Transcribe only part of the material below: the lines from the one containing "obj.matrix_parent_inverse = Matrix.Identity(4)" through the one containing "before = set(bpy.data.objects)", inclusive, exactly as written.

--- Start of PROVIDED MATERIAL ---

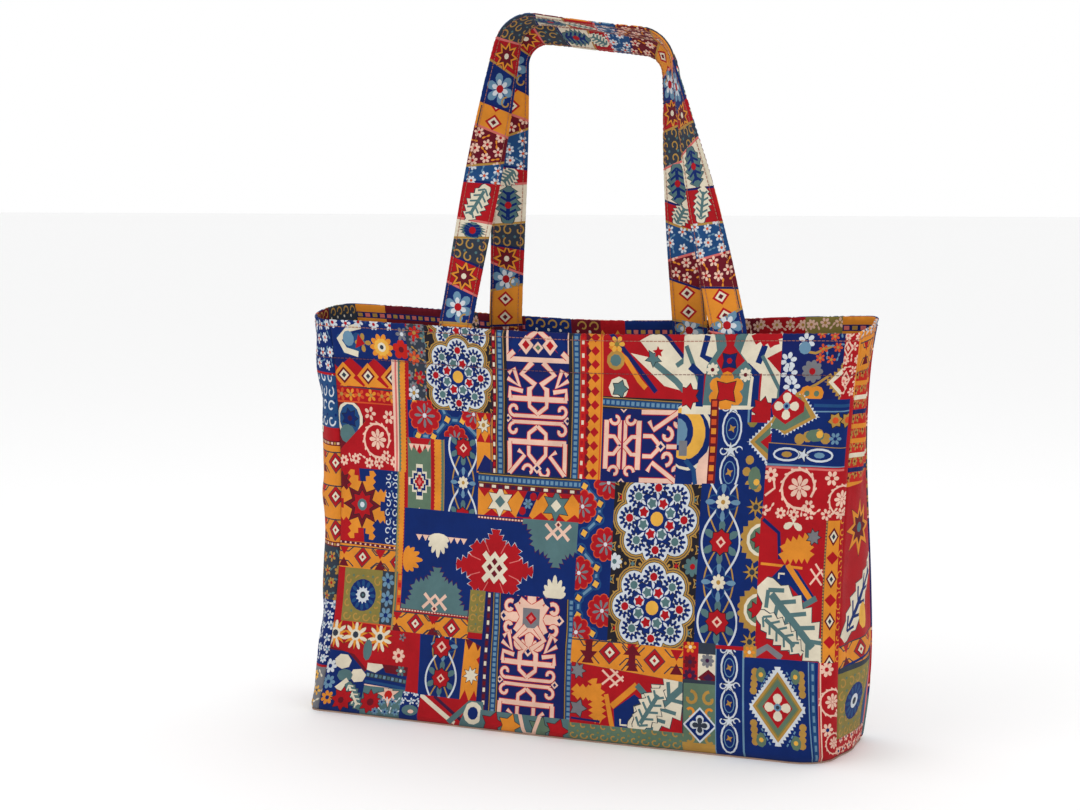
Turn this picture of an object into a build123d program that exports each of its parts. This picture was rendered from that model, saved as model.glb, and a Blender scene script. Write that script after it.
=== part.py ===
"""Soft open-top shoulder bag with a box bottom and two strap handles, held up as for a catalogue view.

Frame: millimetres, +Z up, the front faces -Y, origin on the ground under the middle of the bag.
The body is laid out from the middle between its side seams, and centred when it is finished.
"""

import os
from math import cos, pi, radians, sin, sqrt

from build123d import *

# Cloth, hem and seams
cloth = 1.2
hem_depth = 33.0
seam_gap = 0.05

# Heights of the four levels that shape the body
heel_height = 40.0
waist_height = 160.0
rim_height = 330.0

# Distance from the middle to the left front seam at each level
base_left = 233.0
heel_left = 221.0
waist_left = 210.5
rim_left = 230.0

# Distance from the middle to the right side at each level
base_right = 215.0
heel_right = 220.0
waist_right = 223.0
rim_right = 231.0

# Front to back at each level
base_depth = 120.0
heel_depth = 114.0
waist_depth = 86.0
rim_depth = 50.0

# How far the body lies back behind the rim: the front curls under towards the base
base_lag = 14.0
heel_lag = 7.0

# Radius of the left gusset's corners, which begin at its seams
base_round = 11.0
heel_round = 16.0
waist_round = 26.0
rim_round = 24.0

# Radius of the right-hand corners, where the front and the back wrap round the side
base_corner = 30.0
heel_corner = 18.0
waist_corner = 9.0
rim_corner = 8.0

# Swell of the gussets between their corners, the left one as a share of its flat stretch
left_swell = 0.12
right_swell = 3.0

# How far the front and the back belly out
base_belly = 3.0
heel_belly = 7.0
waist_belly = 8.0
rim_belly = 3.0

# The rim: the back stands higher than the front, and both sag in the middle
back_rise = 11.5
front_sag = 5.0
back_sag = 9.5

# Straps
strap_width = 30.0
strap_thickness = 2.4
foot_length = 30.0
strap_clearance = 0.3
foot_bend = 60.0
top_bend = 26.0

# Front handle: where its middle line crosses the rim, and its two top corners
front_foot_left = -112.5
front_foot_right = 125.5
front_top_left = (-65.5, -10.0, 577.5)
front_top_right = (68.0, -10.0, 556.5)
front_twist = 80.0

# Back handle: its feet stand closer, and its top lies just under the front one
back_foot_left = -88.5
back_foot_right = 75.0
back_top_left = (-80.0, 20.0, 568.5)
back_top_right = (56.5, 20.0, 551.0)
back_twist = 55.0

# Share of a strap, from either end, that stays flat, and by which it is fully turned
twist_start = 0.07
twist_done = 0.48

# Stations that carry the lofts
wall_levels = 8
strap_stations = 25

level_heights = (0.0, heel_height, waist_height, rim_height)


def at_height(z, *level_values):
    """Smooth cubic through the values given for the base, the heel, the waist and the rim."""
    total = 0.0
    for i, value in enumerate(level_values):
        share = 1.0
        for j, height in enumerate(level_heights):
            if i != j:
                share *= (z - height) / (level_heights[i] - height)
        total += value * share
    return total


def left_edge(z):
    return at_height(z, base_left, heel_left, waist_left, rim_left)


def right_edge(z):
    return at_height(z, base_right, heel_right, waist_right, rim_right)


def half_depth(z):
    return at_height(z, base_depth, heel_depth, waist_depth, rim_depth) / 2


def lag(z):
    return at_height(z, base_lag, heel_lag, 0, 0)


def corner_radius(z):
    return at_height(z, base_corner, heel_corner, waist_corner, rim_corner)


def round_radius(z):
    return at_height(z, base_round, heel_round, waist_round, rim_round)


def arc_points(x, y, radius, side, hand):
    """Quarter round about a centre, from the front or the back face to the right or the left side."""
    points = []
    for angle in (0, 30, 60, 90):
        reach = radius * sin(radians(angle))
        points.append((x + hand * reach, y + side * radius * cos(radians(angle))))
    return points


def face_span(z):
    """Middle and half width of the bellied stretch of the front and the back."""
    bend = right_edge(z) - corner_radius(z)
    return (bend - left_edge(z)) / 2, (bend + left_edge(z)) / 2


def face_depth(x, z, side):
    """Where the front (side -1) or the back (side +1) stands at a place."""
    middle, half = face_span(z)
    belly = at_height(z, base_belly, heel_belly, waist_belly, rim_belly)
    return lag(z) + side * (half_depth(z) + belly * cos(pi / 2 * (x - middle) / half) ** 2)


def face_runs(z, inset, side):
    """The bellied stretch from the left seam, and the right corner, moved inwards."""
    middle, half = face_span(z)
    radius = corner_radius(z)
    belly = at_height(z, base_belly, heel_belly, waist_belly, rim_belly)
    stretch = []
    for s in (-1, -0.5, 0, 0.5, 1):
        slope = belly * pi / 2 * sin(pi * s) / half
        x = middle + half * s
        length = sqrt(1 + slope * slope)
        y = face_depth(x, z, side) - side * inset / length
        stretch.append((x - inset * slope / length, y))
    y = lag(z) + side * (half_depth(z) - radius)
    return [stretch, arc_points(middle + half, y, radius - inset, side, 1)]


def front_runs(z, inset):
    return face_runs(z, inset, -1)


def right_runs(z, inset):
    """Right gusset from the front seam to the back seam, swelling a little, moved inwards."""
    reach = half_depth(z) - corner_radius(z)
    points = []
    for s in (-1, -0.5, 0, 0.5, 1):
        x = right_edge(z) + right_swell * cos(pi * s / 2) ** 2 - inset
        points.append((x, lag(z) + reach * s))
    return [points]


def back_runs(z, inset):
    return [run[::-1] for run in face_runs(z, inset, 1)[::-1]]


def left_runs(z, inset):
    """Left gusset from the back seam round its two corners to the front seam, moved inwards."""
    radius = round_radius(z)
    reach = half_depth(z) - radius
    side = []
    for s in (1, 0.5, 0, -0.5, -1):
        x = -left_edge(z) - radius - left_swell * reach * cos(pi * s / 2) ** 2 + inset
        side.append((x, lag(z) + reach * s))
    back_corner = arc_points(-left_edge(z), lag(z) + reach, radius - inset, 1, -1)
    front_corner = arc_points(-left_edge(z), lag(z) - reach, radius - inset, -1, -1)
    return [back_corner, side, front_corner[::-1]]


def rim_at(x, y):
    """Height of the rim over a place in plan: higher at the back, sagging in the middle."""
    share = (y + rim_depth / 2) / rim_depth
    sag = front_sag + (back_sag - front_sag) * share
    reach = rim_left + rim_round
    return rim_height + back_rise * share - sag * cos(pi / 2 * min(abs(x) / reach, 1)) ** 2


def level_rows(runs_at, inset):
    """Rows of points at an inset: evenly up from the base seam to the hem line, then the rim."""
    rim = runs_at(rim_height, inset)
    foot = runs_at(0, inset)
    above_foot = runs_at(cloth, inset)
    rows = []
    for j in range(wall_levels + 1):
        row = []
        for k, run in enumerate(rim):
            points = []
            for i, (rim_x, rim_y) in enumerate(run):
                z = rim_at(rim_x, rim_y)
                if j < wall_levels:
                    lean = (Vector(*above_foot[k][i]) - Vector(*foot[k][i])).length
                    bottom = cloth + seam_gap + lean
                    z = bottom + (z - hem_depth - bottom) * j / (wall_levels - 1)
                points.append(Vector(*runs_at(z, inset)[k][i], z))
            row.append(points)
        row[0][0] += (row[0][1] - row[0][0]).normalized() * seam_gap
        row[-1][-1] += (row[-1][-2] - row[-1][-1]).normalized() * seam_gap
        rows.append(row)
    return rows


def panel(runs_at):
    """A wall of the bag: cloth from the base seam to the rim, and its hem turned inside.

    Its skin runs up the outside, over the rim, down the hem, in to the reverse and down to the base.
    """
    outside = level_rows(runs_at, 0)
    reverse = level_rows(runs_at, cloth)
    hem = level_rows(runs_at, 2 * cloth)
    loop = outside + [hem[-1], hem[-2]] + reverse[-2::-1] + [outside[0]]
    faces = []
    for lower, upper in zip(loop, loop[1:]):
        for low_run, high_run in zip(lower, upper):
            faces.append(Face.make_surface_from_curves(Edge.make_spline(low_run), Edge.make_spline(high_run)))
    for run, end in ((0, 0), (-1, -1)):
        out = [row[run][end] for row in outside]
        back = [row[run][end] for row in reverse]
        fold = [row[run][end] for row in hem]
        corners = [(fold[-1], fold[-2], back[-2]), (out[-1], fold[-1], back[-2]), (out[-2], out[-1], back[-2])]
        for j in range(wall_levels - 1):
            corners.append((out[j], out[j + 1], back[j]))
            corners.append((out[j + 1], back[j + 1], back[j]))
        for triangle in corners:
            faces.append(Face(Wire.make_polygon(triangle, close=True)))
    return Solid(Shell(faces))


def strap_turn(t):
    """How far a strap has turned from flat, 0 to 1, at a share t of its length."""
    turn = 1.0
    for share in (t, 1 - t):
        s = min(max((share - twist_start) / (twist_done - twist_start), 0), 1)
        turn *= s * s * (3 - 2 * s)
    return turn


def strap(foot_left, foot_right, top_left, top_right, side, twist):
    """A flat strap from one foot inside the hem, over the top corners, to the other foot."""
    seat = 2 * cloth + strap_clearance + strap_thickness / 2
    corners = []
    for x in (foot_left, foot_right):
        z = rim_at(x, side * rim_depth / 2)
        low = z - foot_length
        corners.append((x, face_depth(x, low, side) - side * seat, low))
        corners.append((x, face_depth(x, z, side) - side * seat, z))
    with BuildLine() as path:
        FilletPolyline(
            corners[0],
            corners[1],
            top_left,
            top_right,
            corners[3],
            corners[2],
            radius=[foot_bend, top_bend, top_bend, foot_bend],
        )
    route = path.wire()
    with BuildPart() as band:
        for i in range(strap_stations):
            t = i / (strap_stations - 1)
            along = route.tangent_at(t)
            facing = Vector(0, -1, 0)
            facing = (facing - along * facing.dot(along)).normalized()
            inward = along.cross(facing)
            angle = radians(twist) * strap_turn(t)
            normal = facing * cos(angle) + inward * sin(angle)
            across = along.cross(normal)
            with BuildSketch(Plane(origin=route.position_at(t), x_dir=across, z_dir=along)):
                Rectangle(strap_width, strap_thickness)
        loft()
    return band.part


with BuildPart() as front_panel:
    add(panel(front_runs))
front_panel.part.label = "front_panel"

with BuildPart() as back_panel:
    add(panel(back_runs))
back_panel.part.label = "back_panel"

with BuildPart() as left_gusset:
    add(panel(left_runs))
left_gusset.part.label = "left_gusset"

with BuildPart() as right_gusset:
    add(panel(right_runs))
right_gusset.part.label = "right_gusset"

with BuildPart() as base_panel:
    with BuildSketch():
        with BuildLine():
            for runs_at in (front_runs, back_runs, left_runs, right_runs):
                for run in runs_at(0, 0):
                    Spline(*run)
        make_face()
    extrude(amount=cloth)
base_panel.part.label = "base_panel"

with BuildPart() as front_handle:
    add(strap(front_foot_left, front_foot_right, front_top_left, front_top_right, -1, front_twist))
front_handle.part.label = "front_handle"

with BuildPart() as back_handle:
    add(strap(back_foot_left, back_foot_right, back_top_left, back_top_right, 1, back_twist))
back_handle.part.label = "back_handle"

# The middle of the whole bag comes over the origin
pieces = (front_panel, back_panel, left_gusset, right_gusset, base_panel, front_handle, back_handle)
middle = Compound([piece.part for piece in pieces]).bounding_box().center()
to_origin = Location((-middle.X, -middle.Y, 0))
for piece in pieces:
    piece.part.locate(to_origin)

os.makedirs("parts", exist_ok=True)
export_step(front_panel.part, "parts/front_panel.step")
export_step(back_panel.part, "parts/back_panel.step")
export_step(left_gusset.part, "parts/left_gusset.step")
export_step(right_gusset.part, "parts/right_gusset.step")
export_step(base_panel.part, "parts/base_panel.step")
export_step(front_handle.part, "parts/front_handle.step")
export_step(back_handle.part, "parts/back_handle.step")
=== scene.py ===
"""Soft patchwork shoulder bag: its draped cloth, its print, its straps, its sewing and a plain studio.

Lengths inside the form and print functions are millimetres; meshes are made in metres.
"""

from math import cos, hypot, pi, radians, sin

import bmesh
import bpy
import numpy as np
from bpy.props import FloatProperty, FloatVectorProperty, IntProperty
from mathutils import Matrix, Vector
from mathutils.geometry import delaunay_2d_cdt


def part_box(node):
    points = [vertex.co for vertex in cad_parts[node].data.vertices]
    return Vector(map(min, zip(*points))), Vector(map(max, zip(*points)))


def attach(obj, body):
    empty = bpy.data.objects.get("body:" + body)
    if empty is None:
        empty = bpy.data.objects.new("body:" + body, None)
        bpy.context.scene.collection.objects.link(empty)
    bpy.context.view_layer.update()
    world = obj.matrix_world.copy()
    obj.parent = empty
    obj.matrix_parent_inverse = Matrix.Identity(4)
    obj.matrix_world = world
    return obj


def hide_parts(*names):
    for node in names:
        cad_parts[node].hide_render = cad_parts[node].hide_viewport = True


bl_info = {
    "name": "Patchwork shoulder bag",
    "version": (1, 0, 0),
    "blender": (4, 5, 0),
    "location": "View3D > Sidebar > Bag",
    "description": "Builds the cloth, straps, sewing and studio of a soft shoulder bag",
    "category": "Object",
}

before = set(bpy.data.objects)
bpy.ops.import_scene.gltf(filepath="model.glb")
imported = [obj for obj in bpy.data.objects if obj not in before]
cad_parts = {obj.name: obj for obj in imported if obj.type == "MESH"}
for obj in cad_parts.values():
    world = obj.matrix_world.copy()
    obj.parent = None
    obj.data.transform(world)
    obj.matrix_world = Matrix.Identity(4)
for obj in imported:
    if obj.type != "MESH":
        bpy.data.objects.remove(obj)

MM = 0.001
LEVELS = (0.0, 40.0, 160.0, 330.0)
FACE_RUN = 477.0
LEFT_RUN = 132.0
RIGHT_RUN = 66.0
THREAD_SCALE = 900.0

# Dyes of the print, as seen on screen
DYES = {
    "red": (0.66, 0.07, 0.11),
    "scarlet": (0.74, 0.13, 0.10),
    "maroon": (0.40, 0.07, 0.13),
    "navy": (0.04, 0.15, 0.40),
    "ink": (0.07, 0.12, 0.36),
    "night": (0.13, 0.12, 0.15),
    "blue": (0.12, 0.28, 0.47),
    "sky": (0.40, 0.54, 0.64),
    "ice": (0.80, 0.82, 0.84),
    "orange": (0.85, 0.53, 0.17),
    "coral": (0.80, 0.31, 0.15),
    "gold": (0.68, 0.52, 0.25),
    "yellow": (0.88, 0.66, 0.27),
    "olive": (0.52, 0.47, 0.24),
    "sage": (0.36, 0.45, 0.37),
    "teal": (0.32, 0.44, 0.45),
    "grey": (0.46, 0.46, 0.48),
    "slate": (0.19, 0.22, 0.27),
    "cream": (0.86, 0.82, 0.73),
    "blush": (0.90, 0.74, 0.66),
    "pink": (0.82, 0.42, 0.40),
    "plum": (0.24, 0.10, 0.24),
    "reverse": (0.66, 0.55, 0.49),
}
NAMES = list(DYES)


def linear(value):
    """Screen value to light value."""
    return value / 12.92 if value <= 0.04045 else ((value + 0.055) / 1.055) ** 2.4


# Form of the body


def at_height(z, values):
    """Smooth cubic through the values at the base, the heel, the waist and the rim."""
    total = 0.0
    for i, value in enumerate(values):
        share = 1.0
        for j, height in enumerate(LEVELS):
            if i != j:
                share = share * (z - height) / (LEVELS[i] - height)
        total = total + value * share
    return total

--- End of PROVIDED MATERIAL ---

**EXERCISE SOLUTION**
    obj.matrix_parent_inverse = Matrix.Identity(4)
    obj.matrix_world = world
    return obj


def hide_parts(*names):
    for node in names:
        cad_parts[node].hide_render = cad_parts[node].hide_viewport = True


bl_info = {
    "name": "Patchwork shoulder bag",
    "version": (1, 0, 0),
    "blender": (4, 5, 0),
    "location": "View3D > Sidebar > Bag",
    "description": "Builds the cloth, straps, sewing and studio of a soft shoulder bag",
    "category": "Object",
}

before = set(bpy.data.objects)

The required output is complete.